Atlas Alone is an exciting venture into a space, filled with suspense and advanced technologies that I’m sure will populate our shelves one day. It’s a look at a future for humanity that I desperately hope never comes to fruition. Newman takes the fear-mongering of religious zealotry and political extremism to a new level, showing us the most horrifying of outcomes for humanity at large. There’s a bit of everything here in terms of genres. Science fiction, fantasy, mystery, and horror all come into play, making this a true rollercoaster of experiences.

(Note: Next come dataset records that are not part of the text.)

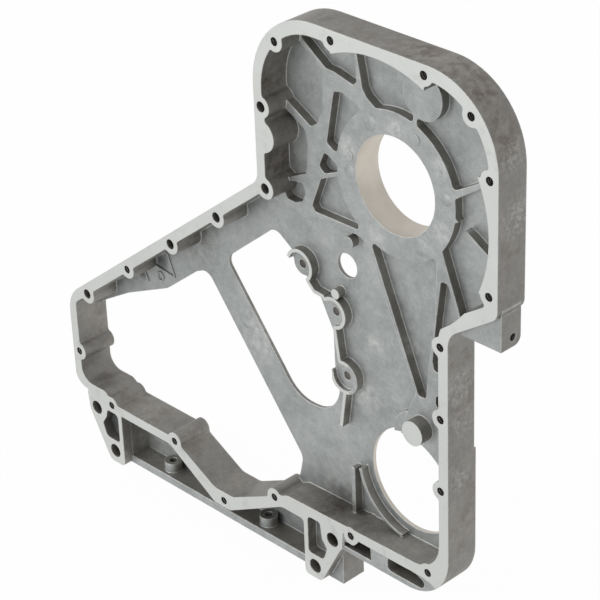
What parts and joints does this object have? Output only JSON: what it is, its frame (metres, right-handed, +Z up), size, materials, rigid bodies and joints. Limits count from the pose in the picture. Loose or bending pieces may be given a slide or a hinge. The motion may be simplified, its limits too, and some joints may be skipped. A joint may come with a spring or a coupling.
{
  "type": "gear housing",
  "caption": "Cast aluminium gear housing: flanged gear chamber, pump bore, two windows in its web, seal hole, bolt bosses and a sump rail with ears.",
  "frame": {"origin": "centre of the pump bore on the front face of its pad", "axes": "+X right seen from the open front, +Y rearwards along the pump bore, +Z up"},
  "size_m": [0.6675, 0.0572, 0.6706],
  "materials": {
    "cast_aluminium": "as-cast and shot-blasted grey, flange and rib tops machined bright"
  },
  "bodies": {
    "root": {"gear_housing": "cast_aluminium"}
  },
  "joints": []
}
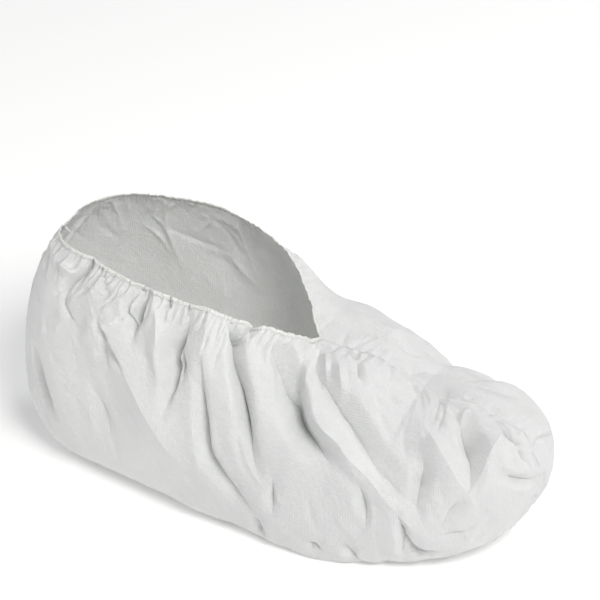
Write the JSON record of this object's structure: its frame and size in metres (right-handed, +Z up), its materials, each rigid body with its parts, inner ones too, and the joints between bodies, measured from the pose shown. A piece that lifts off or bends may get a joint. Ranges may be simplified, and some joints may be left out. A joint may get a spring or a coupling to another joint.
{
  "type": "shoe cover",
  "caption": "Disposable white fabric shoe cover standing open, with gathered elastic opening, puckered centre seam from instep to toe and heel, and crumpled sides.",
  "frame": {"origin": "middle of the cover's footprint, on the sole", "axes": "+X towards the toe, +Y to the wearer's left, +Z up"},
  "size_m": [0.339, 0.1616, 0.1525],
  "materials": {
    "laminated_nonwoven": "crisp matt white film-laminated nonwoven with a faint fine emboss",
    "elastic_hem": "matt creamy white cloth gathered in fine pleats over elastic"
  },
  "bodies": {
    "root": {"side_panel_right": "laminated_nonwoven", "side_panel_left": "laminated_nonwoven", "toe_seam": "laminated_nonwoven", "heel_seam": "laminated_nonwoven", "opening_hem": "elastic_hem"}
  },
  "joints": []
}
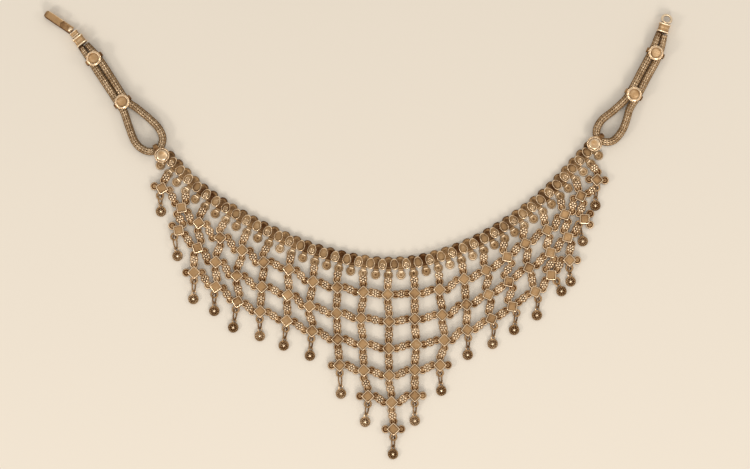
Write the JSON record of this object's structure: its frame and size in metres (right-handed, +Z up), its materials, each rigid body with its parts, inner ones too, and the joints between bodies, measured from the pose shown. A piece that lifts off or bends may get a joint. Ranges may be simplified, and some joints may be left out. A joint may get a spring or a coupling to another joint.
{
  "type": "bib necklace",
  "caption": "Silver bib necklace: a net of square plaques on four-lobed wire bases with round drops, hung from a collar of oval links, with doubled woven straps, slides, a hook and a ring.",
  "frame": {"origin": "underside of the collar at its middle, on the surface the necklace lies on", "axes": "+X along the collar towards the ring end, +Y from the bib to the clasp, +Z up off the surface"},
  "size_m": [0.3074, 0.2195, 0.006],
  "materials": {
    "net_silver": "oxidised silver",
    "collar_silver": "oxidised silver",
    "drop_silver": "oxidised silver",
    "chain_silver": "dark oxidised silver",
    "mount_silver": "worn bright silver"
  },
  "bodies": {
    "root": {"bib_net": "net_silver", "collar_chain": "collar_silver", "woven_chain_left": "chain_silver", "woven_chain_right": "chain_silver", "slide_left_upper": "mount_silver", "slide_left_lower": "mount_silver", "slide_right_upper": "mount_silver", "slide_right_lower": "mount_silver", "ferrule_left": "mount_silver", "ferrule_right": "mount_silver", "end_button_left": "mount_silver", "end_button_right": "mount_silver", "clasp_hook": "mount_silver", "drop_01": "drop_silver", "drop_02": "drop_silver", "drop_03": "drop_silver", "drop_04": "drop_silver", "drop_05": "drop_silver", "drop_06": "drop_silver", "drop_07": "drop_silver", "drop_08": "drop_silver", "drop_09": "drop_silver", "drop_10": "drop_silver", "drop_11": "drop_silver", "drop_12": "drop_silver", "drop_13": "drop_silver", "drop_14": "drop_silver", "drop_15": "drop_silver", "drop_16": "drop_silver", "drop_17": "drop_silver", "drop_18": "drop_silver", "drop_19": "drop_silver", "drop_20": "drop_silver", "drop_21": "drop_silver"}
  },
  "joints": []
}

It’s a unique book, especially given its confined setting. Much of it takes place in an immersive gaming world, giving us glimpses of what life was like in their pre-apocalyptic world. This is a universe where immersive gaming is the norm, a mix between entertainment and escaping from the horrors of a world lost to wars and zealotry. Early on, we understand our protagonist has a history of immersive gaming, both extensive playing and creation of actual games. Her gaming experiences on the ship take her to another level entirely, presenting her with games so intensely realistic that she often forgets they aren’t real. There’s so much to the primary game itself and its ultimate endgame, and I won’t reveal any spoilers. Let’s just say the gaming aspect is essential to the story and creates this separation from reality that’s both fascinating and dystopian.
Spoiler below, but essential to the discussion…
The backstory on the CSA is truly terrifying, especially given the symmetry to our current political climate. This organization of few has destroyed the human race to further their own narrow-minded beliefs of what it means to be a human. Imagining that future is deeply unsettling, amplified by the details we continue to learn as the book advances. These are villains who believe they’ve done the right thing with have no regrets, and that makes them all the more evil.
End of spoiler!
Overall, Atlas Alone is entirely entertaining, giving us unique settings, intense technology, a protagonist who wants to do right by humanity, and a set of villains straight out of my nightmares. It’s different from anything I’ve read recently, making it an exciting venture into futures unknown.
NOTE: I was provided a free copy of this book via NetGalley in exchange for my honest, unbiased review.